Spoiler Alert: This post contains spoilers for the Game of Thrones episode "Laws of Gods and Men"
Updated with additional information, May 15, 2014
The latest twist in the ongoing Game of Thrones trial drama was one nobody in King's Landing saw coming: though Tyrion Lannister was essentially offered a plea deal in his trial for the murder of his nephew King Joffrey, he refused the chance for mercy. Instead, he invoked his right to trial by combat. It is, as James Poniewozik points out in his recap of the episode, a strategy that's worked for him before.
In Westeros, when someone is accused of a crime, he always has the right to demand such a trial in place of a judge and jury. The accused and the accuser (or the state, such as it may be) may each choose a champion to fight on their behalves.
It may seem like an extreme move but trial by combat is actually a real thing, as are many of the practices in the Thrones universe. As Business Insider pointed out back when Tyrion first used that legal loophole, some people actually think that those accused of crimes in the U.S. — like, today, not back in colonial times — have the right to demand such a decision-making process. The idea is that when the original colonies were founded they used British common law, but England didn't repeal the right to trial by combat until 1819; in theory, because trial by combat was O.K. in the U.K. in 1776, the U.S. picked up that tradition, and the framers of the Constitution didn't make an effort to lay out anything to the contrary. In practice, however, it's never been attempted and would be unlikely to get any court's approval. (A guy in the U.K. tried, hilariously, about a decade ago. It didn't work.)
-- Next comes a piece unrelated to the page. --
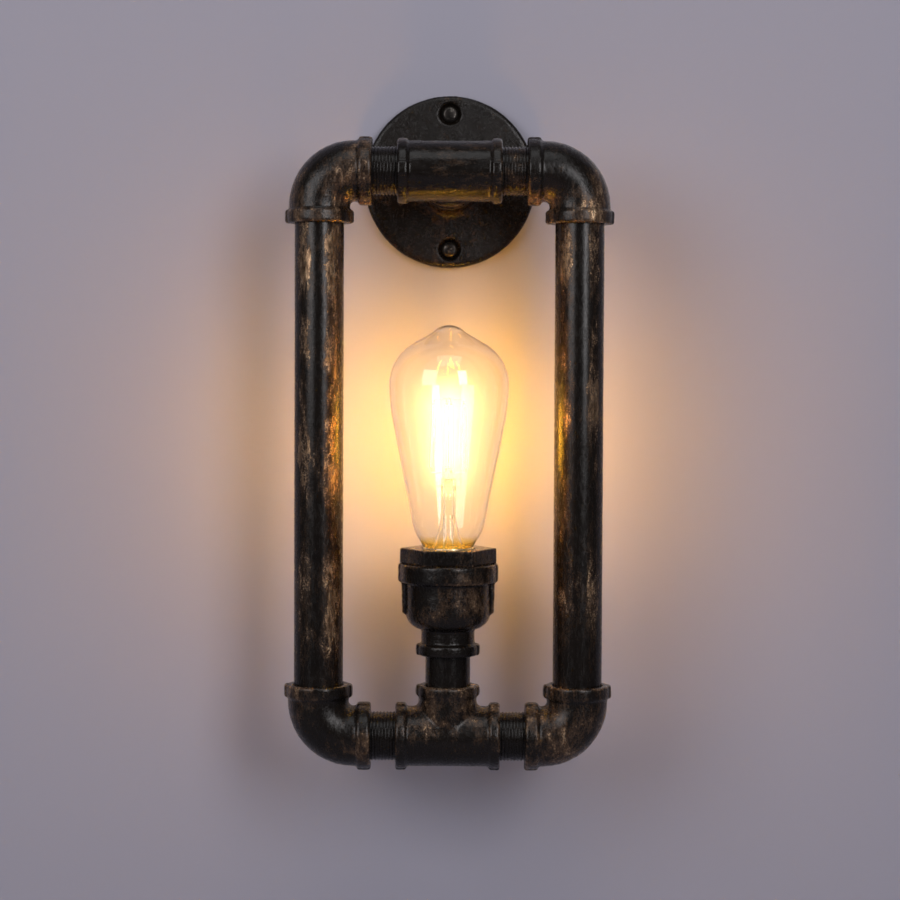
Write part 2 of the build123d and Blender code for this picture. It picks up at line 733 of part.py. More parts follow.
def filament_wires():
    """Two wires up from the driver through the press, each to half of the filaments' feet."""
    foot = filament_foot - filament_gap
    arm = foot - wire_dia
    wires = []
    for side in (-1, 1):
        root = (side * lead_spread, 0, arm)
        stalk = wire([(side * lead_spread, 0, -driver_top + filament_gap), root])
        arms = [stalk, Pos(*root) * Sphere(wire_dia / 2)]
        for n in range(filament_count):
            x, y, _ = on_ring(n, filament_ring, arm)
            across = x if filament_count < 4 else x - y
            if across * side > 0:
                arms.append(wire([root, (x, y, arm), (x, y, foot)]))
        wires.append(in_bulb(fuse(arms)))
    return wires


def support_wires():
    """The centre wire from the press to a hub over the filaments, with an arm to each."""
    hub = (0, 0, filament_top + hub_rise)
    top = filament_top + filament_gap
    parts = [wire([(0, 0, stem_top + press_height), hub]), Pos(*hub) * Sphere(wire_dia / 2)]
    for n in range(filament_count):
        x, y, _ = on_ring(n, filament_top_ring, 0)
        parts.append(wire([hub, (x, y, top + wire_dia), (x, y, top)]))
    return in_bulb(fuse(parts))


def led_filaments():
    strips = []
    for n in range(filament_count):
        foot = Vector(*on_ring(n, filament_ring, filament_foot))
        head = Vector(*on_ring(n, filament_top_ring, filament_top))
        outwards = Vector(foot.X, foot.Y, 0)
        strip = Pos(0, 0, filament_length / 2) * Box(
            filament_thick, filament_width, filament_length
        )
        place = Plane(origin=foot, x_dir=outwards, z_dir=head - foot)
        strips.append(in_bulb(place.location * strip))
    return strips


def driver_board():
    board = Box(driver_length, driver_thick, driver_height)
    return in_bulb(Pos(0, 0, -driver_top - driver_height / 2) * board)


def driver_tails():
    """One tail from the driver to the contact and one to the cap's wall."""
    low = -driver_top - driver_height
    contact = contact_top_z - cap_rim_z + filament_gap
    wall = cap_dia / 2 - cap_wall - filament_gap
    down = wire([(0, 0, low), (0, 0, contact)])
    edge = driver_length / 2
    middle = -driver_top - driver_height / 2
    out = wire([(edge, 0, middle), (wall, 0, middle)])
    return [in_bulb(down), in_bulb(out)]


def bulb_cap():
    """The screw cap: a lip round the glass, a straight skirt, and a cone to a floor with a hole."""
    lip, skirt, cone = cap_lip_dia / 2, cap_dia / 2, cap_cone_dia / 2
    hole = cap_floor_hole / 2
    flare_z = cap_rim_z - cap_flare
    return bulb_axis * turned([
        (lip - cap_wall, cap_rim_z), (lip, cap_rim_z), (lip, cap_rim_z - cap_lip_height),
        (skirt, flare_z), (skirt, cap_cone_z), (cone, cap_floor_z), (hole, cap_floor_z),
        (hole, cap_floor_z + cap_wall), (cone - cap_wall / 2, cap_floor_z + cap_wall),
        (skirt - cap_wall, cap_cone_z + cap_wall / 2), (skirt - cap_wall, flare_z),
    ])


def cap_insulator():
    top, foot, hole = cap_cone_dia / 2, insulator_foot / 2, insulator_hole / 2
    return bulb_axis * turned([
        (hole, cap_floor_z), (top, cap_floor_z), (foot, contact_top_z), (hole, contact_top_z),
    ])


def contact_tip():
    tip = rod(contact_dia, contact_low_z, contact_top_z)
    return bulb_axis * fillet(rims(tip).sort_by(Axis.Z)[0], contact_round)


# ---- every piece, by name -----------------------------------------------------------------------
pieces = {
    "wall_flange": wall_flange(),
    "wall_screws": wall_screws(),
    "earth_screw": earth_screw(),
    "earth_eyelet": earth_eyelet(),
    "earth_lead": earth_lead(),
    "arm_nipple": arm_nipple(),
    "top_tee": top_tee(),
    "top_left_nipple": rail_nipple(-1, 0),
    "top_right_nipple": rail_nipple(1, 0),
    "top_left_elbow": elbow_at(-1, 0, 1),
    "top_right_elbow": elbow_at(1, 0, 2),
    "left_pipe": long_pipe(-1),
    "right_pipe": long_pipe(1),
    "bottom_left_elbow": elbow_at(-1, rail_z, 0),
    "bottom_right_elbow": elbow_at(1, rail_z, 3),
    "bottom_left_nipple": rail_nipple(-1, rail_z),
    "bottom_right_nipple": rail_nipple(1, rail_z),
    "bottom_tee": bottom_tee(),
    "riser_nipple": riser_nipple(),
    "reducer_cup": reducer_cup(),
    "hex_bush": hex_bush(),
    "holder_ceramic": holder_ceramic(),
    "holder_shell": holder_shell(),
    "centre_contact": centre_contact(),
    "live_terminal": terminal(-1),
    "neutral_terminal": terminal(1),
    "clamp_screws": clamp_screws(),
    "live_lead": lead(-1),
    "neutral_lead": lead(1),
    "lead_ferrules": lead_ferrules(),
    "bulb_glass": bulb_glass(),
    "bulb_stem": bulb_stem(),
    "filament_wires": filament_wires(),
    "support_wires": support_wires(),
    "led_filaments": led_filaments(),
    "driver_board": driver_board(),
    "driver_tails": driver_tails(),
    "bulb_cap": bulb_cap(),
    "cap_insulator": cap_insulator(),
    "contact_tip": contact_tip(),
}

os.makedirs("parts", exist_ok=True)
for name, piece in pieces.items():
    solids = [s for p in (piece if isinstance(piece, list) else [piece]) for s in p.solids()]
    export_step(Compound(children=solids), f"parts/{name}.step")

for side, name in ((-1, "live lead"), (1, "neutral lead")):
    path = lead_path(side)
    section = math.pi * lead_dia**2 / 4
    print(name, "length", round(path.length, 1), "volume over section x length",
          round(lead(side).volume / (section * path.length), 4))
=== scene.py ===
# %% [markdown]
# # An industrial pipe wall light
# The CAD model gives every piece its true size and place. This lesson dresses it: iron castings
# with worn bronze paint, cut threads, a blown-glass bulb with lit filaments, and the small parts
# inside the lampholder. Everything is in metres. X is right, +Y is into the wall, Z is up.

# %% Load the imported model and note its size
import math

import bmesh
import bpy
from mathutils import Matrix, Vector


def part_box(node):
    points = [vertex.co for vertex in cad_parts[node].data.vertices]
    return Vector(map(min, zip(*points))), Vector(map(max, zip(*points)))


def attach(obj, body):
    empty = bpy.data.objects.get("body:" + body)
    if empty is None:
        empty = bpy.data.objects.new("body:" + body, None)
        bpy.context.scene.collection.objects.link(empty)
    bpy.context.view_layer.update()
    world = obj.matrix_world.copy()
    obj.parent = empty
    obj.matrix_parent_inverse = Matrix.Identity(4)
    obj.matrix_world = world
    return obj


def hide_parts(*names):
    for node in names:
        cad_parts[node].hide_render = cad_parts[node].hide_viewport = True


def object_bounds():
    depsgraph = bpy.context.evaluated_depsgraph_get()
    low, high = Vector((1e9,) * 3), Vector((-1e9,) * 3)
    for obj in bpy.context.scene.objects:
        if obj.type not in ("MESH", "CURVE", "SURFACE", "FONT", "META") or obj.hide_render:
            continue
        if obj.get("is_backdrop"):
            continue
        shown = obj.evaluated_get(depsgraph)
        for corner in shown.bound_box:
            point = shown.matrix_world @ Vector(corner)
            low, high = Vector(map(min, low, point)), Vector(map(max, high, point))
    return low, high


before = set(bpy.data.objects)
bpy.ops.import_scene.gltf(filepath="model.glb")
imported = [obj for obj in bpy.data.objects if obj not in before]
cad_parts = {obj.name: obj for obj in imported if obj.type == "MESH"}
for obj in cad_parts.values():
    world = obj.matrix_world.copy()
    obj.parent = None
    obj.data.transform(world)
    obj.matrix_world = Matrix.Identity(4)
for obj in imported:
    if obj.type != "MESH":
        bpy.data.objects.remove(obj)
cad_box = [list(corner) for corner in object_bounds()]
print("CAD box", cad_box)

MM = 0.001
LOOP_Y = -72 * MM                  # the plane of the pipe loop
LOWER_RAIL_Z = -307 * MM
CUP_RIM_Z = -212.5 * MM
CAP_RIM_Z = -203.8 * MM            # where the bulb's glass meets its metal cap

# %% [markdown]
# ## Stage, light and camera
# The light hangs on a wall, so the stage is a pale wall that curves into a pale floor well below
# it. A real wall would hide the back of the flange in the views from behind. Its material is
# therefore one-sided: a ray that meets it from behind, or that only asks for shadow, goes through.

# %% The wall and the floor are one bent sheet
WALL_Y, WALL_TOP, HALF_WIDTH, FLOOR_FRONT = 0.6 * MM, 1.6, 2.6, -3.2
FLOOR_DROP, CORNER_RADIUS, CORNER_STEPS = 0.62, 0.18, 16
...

But trial by combat isn't just a matter of might-makes-right: in theory, the gods will favor the innocent. The winner is not meant to be the strongest one or the luckiest one but the one meant to be saved.
It's a concept that holds true for lots of other strange-but-true trial options from history. Most of them fall under the category of "trial by ordeal," which means that if the accused made it through something that's usually painful (or fatal) that was an indicator of innocence. There was the ordeal of boiling water, a medieval method in which the accused had to stick his hand in boiling water—if he got scalded, he was guilty— and the similar, and metaphor-inspiring, trial by fire. There was dunking, the method of testing witches by seeing whether they float, which is even more common in pop culture than trial by combat. There was the ordeal of the bier, used to assess guilt in murder trial by seeing whether the corpse would begin to bleed again when touched by the accused; if yes, that meant guilt. In one example of ordeal by divination, having a candle that burned longer than someone else's meant you were in the right. There was even such a thing as trial by bean: the accused ate the poisonous Calabar bean, and if he threw it up and thus survived, he was innocent.
As great as it is that trial by jury is a thing, trial-by-something-else does have its defenders: as the economist Peter Leeson has pointed out, there's reason to believe that ordeals did sometimes indicate guilt correctly. The thought is that an individual who knows he's guilty will approach the trial differently than someone who knows he's innocent; if everyone really believes that the gods are choosing the outcome, willingness to participate is already an indicator of innocence.
If it worked in history, it just might work for Tyrion Lannister too.
UPDATE: An intrepid reader points us to an example of at least one near-attempt to use trial by combat in U.S. court, a 1983 case in Delaware. As the judge pointed out at the time, at least one reason it wouldn't work is that dueling is against the law.